My nana - dish towel on her shoulder as she shooed me to the kitchen to eat

My nana – dish towel on her shoulder as she shooed me to the kitchen to eat

Rebel on,
Elisha

A Salad That Beckons Springtime..


It’s cold outside… the kids are at school… I am dreaming of springtime. All things point to this mama needing a nice, energizing pick-me-up for lunch!

With energy in mind, this what I threw together – and can I just say: YUM.

Satisfying. Tasty. Fresh. Beautiful.

  • Handful of arugula
  • 1/2 cup of cooked quinoa
  • 1/2 an avocado
  • A sprinkle of goat cheese crumbles
  • salt and pepper to taste
  • 1/2 lemon juice, fresh squeeze (please, please, please – NEVER use lemon juice out of a plastic lemon. NEVER.)
I am one happy mama.

Rebel on, -e.

“The First Step to Love” Salad

Wow – ever since Quinoa Week ended I have been dying to share more, more, more recipes with you! If I had it my way we’d be filming recipes every night… but, life gets in the way, you know? I mean, my sweet man not only did all the filming, he was also staying up until the wee hours of the morning to get the videos edited. After the “week” was over, we felt we had jet lag – yet, without a vacation tan; and, with three children that “lifestyle” just isn’t sustainable. LOL.

With all that said, I promise we’ll keep the recipe videos coming – just one a week, though. So, I hope you’ll come back every Monday and see what we’ve thrown together!

In between the videos, however, I WILL be posting photos and recipes (and, of course, I can’t help myself: some thoughts on this “rebel” life we’re trying to lead.) And the first photo/recipe I want to share? A little salad I call “The First Step to Love”.

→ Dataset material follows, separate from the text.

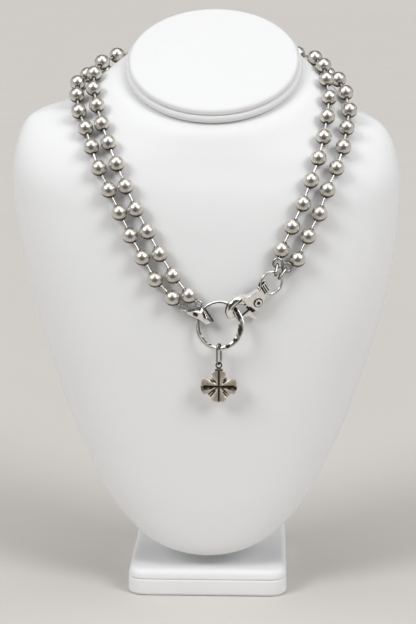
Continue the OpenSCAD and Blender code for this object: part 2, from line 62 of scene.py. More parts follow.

Why the “First Step to Love”? Because this salad is the perfect way to introduce your man to quinoa. It’s so funny to me how many guys I know that, over the last week, have said: “My wife better not make me eat rabbit food.” BUT – they haven’t experienced the “First Step to Love”: a quinoa salad with BACON. (I wish I would have thought to post this before Valentine’s Day, but better late than never.)

Yum.

So, here goes – this recipe will make two side-servings:

  • 1/2 bunch of fresh arugula
  • 1/2 cup of cooked quinoa
  • 10-12 dried dates
  • 3-4 TBS crumbled goat cheese
  • 4 strips of cooked bacon, cut into bite sized pieces (not bits)
  • 3-4 TBS balsamic vinegar
  • 1 TBS olive oil
  • salt and pepper to taste

Put your dates into a small fry pan with just a little bit of water barely covering the bottom of the pan. Bring the water to a sizzle (which should take less than a minute), turn the stove off and cover the pan. Let the dates sit and soften in the steam while you…

Wash and dry the arugula, then roughly tear and put into a large bowl.

Drizzle the balsalmic and the olive oil over the arugula. Stir to coat.

Add in the quinoa, the goat cheese, and the BACON.

Dice up the softened dried dates and toss into the salad.

Continue to toss the salad together until everything is coated.

Serve salad onto two beautiful plates and serve your man. (It might help if you have something sexy on, too.) Tell him it’s the “First Step to Love”… I have a hard time believing he’ll turn up his nose to that “rabbit food”.

Let me know how it goes!

P.S. I cook my bacon in the oven at 425 degrees for about 12-15 minutes. It’s the BEST way to cook the stuff… it gets it perfectly crisp!